Forums | Signup

Zimbabwe's old dog still has some bite
Written by Editorial Dept   
Saturday, 10 January 2009 00:23

Zimbabwe's 29 March 2008 elections opened a new chapter in the country's long-running political crisis. For the first time since independence in 1980, Robert Mugabe came in second in the presidential voting, and the opposition - the Movement for Democratic Change (MDC) – won control of parliament. Instead of allowing democracy to run its course, Mugabe fought back by withholding the presidential results and launching a vicious countrywide crackdown ahead of a 27 June run-off against MDC leader Morgan Tsvangirai. But severe state repression led Tsvangirai to withdraw, and Mugabe ran as the sole candidate in a poll condemned by African observers as neither free nor fair. With Mugabe having started his sixth term in office on 29 June, the international community must now move quickly to support a new regional effort to halt the violence and broker a political solution. As we headed to press talks aimed at forming a government of national Unity were on life support.

mugabe

The results of the initial presidential polls on 29 March were released after an unprecedented five-week delay and amid growing international pressure. On 2 May, the Zimbabwe Electoral Commission (ZEC) finally announced that Tsvangirai had won 47.9 per cent of the vote to Mugabe’s 43.2 per cent, necessitating a runoff. While the official results tallied closely with independent estimates, the delay in their release casts serious doubts over their credibility. On 16 May, after yet another delay, the ZEC set 27 June for the second round.

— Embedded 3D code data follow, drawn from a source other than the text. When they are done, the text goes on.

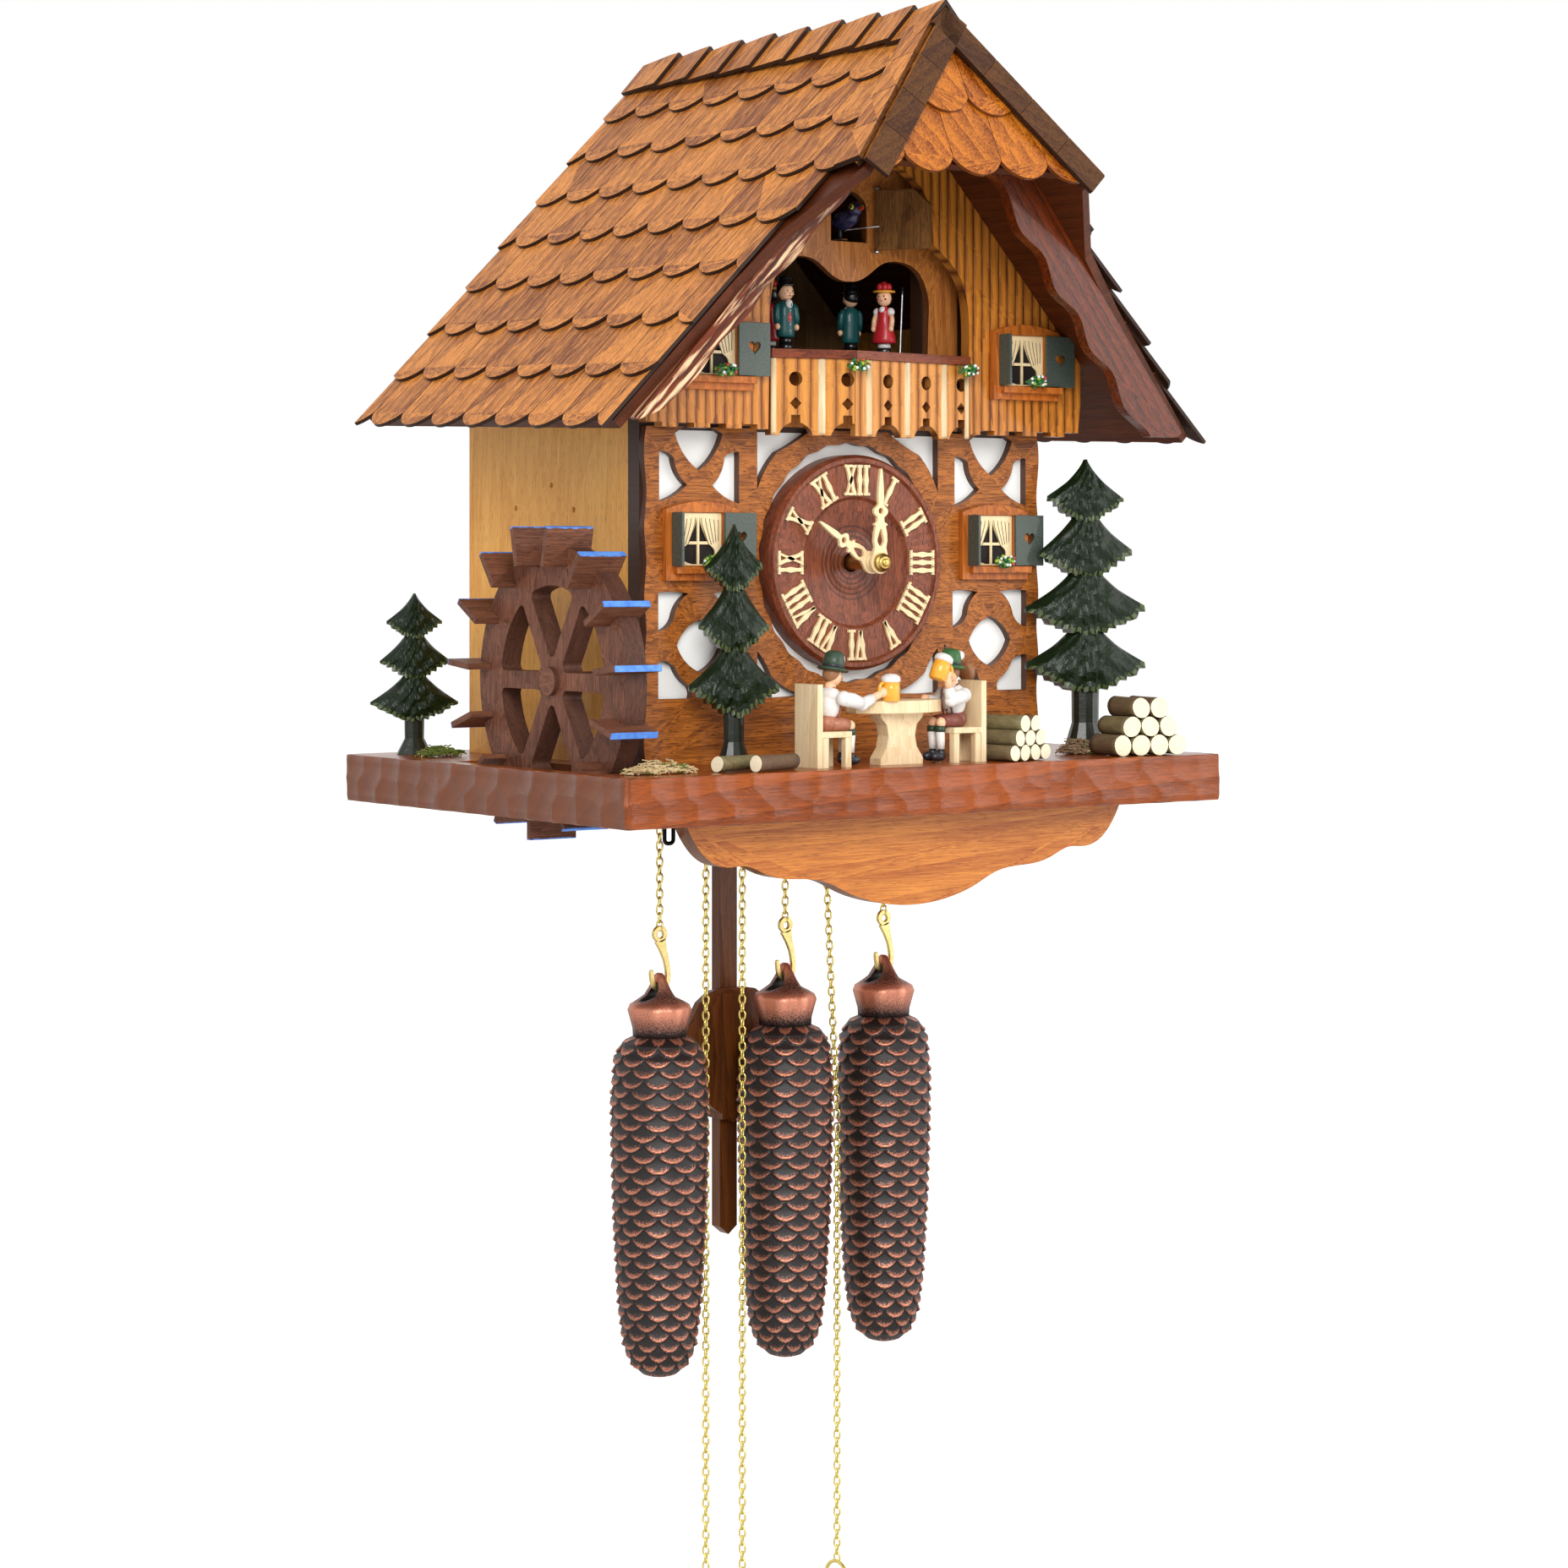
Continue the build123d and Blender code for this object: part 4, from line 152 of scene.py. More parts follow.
# %% Floor
floor_mesh = bpy.data.meshes.new("studio_floor")
bm = bmesh.new()
bmesh.ops.create_circle(bm, cap_ends=True, segments=96, radius=9.0)
bm.to_mesh(floor_mesh)
bm.free()
floor = bpy.data.objects.new("studio_floor", floor_mesh)
bpy.context.scene.collection.objects.link(floor)
floor.location = (0, 0, cad_low.z - 0.012)
floor_paint = bpy.data.materials.new("floor_paint")
floor_paint.use_nodes = True
fn, fl = floor_paint.node_tree.nodes, floor_paint.node_tree.links
fn.clear()
pale = fn.new("ShaderNodeBsdfDiffuse")
pale.inputs["Color"].default_value = (0.86, 0.86, 0.86, 1)
lift = fn.new("ShaderNodeEmission")
lift.inputs["Color"].default_value = (1, 1, 1, 1)
seen = fn.new("ShaderNodeLightPath")
share = fn.new("ShaderNodeMath")
share.operation = "MULTIPLY"
share.inputs[1].default_value = 0.55
fl.new(seen.outputs["Is Camera Ray"], share.inputs[0])
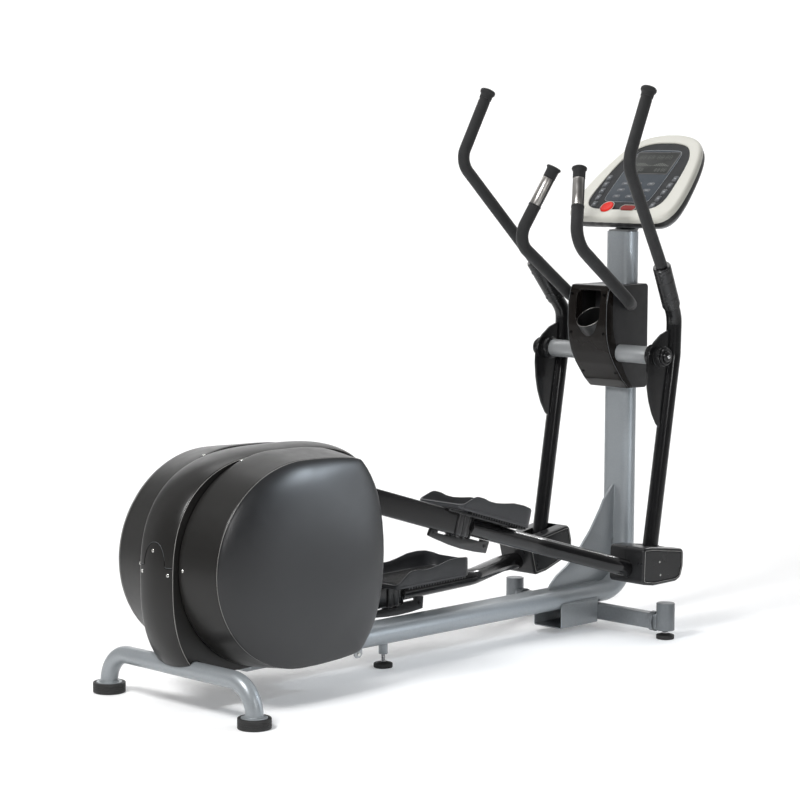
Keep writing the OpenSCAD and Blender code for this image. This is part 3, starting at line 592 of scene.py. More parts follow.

State violence surged as Mugabe and his ruling ZANU-PF party rallied to force victory after the electoral losses. Tsvangirai was arrested five times in June along with other senior party members, MDC state media access was barred and most opposition rallies banned, while ZANU-PF militia launched violent attacks on MDC members, supporters and ordinary citizens. The MDC say some 85 members have now been killed and 2,000 detained since April. Rural areas suspected of supporting the opposition have witnessed a systematic campaign of torture, murder and repression. At least 2,500 people have been treated for injuries, up to 200,000 displaced and food aid restricted to ruling party members after aid agencies were banned on 5 June.

A chorus of international condemnation from Western leaders together with pockets of criticism from the region and the UN Security Council has not caused Mugabe to rethink his approach. The UNSC and EU are currently discussing the extension of targeted sanctions against members of the ZANU-PF regime and possible further measures.

Reactions across Africa have been mixed. Election observation missions dispatched by the African Union (AU), Southern African Development Community (SADC) and the Pan African Parliament (PAP) reached the unprecedented verdict that the 27 June poll was not credible but this has not translated into official censure or punitive action against the Mugabe regime. On 1 July, at the last African Union summit, heads of state avoided any direct criticism of Robert Mugabe who attended the gathering. Only two African presidents could directly condemn Mugabe actions. Some SADC and other African countries, including Botswana, Zambia and Kenya, have taken an increasingly robust stance. By contrast, long-time mediator South African President Thabo Mbeki continues to refuse to speak out against Mugabe.

President Mbeki is now overseeing the almost sure to fail talks, but he has been here before. After a brutal government crackdown on the opposition in March 2007, the Southern Africa Development Community (SADC) mandated South African President Mbeki to mediate between the government and the MDC - aiming to secure a new constitution and free and fair conditions for elections. Talks stalled in January 2008, when Mugabe called snap elections for March despite the MDC’s call for postponement until a new constitution adopted. The SADCbacked talks had proposed the postponement of elections in preference for a government of national unity.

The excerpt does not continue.